Many gemstones are regularly subjected to treatments to enhance their color and even their overall structural integrity. But it’s important to note that not all gemstones will react in the same way to treatment. When tourmaline undergoes irradiation to enhance its color, the internal stability is not compromised. However, when sapphire undergoes irradiation, the resulting stability is poor and the color will not last.
Using the Mohs Hardness Scale to Pick an Engagement Ring Gemstone
If you want to hone in on a gemstone with extra durable characteristics, it’s best to use the Mohs scale as a starting reference point. For most engagement rings, it is best to choose a gemstone with a Mohs rating of 7 or above. Gemstones that fall into these ratings can generally withstand the stresses of everyday wear. However, there are some other questions about a gemstone’s characteristics that can help you make your decision.
First, consider if this gemstone is naturally found with a larger amount of inclusions. Emeralds are known for their inclusions and this characteristic impacts the overall integrity of the stone even though they have a Mohs rating of 7.5 to 8. Second, see whether the stone is prone to chipping and cracking. Quartz has a hardness rating of 7, but it can take a lot of hard impact without damage.
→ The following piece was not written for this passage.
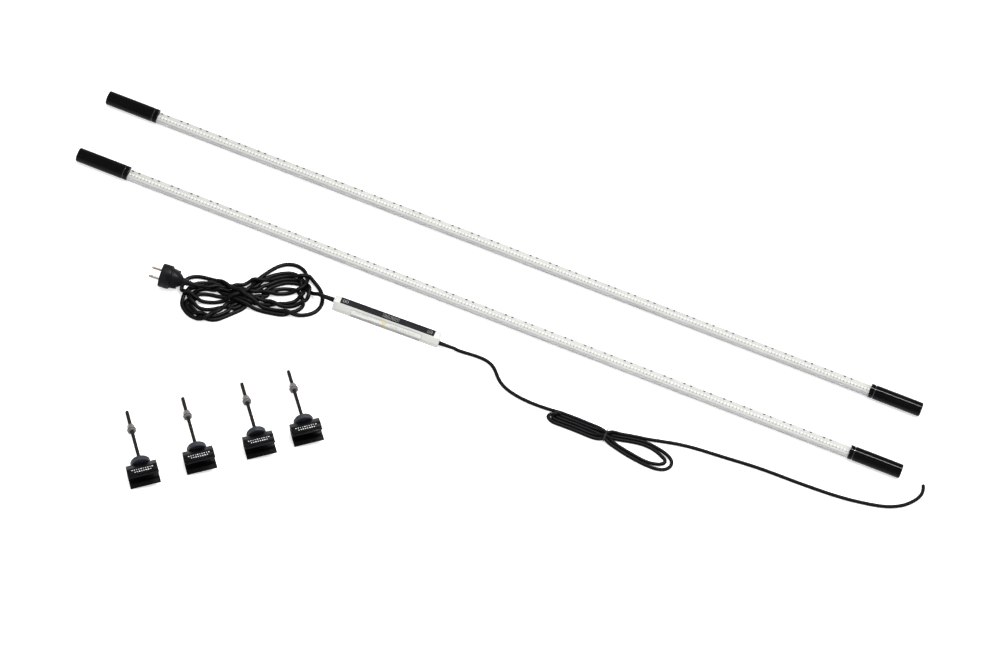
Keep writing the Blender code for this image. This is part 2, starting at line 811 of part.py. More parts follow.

Lastly, determine whether the stone has sensitivities to temperature changes or sunlight. Amethyst rates a 7 on the Mohs scale, but an unheated amethyst can lose its natural color if it is exposed to consistent sunlight or heat. So while rule of thumb says to choose a 7 rating gemstone or above, that should be in conjunction with a good clarity grade with fewer inclusions and knowledge of any treatments or enhancements.
Your setting and shape choice can also help add durability to your gemstone. Shapes like pear, marquise, and princess cut are vulnerable to chipping and breaking with their sharp, pointed corners. And choosing a setting with a lower mount or a bezel can help ensure any vulnerabilities are protected. The Mohs hardness scale is a great tool to be aware of in identifying and defining minerals, but remember to always fill in the rest of the picture before choosing your gemstone.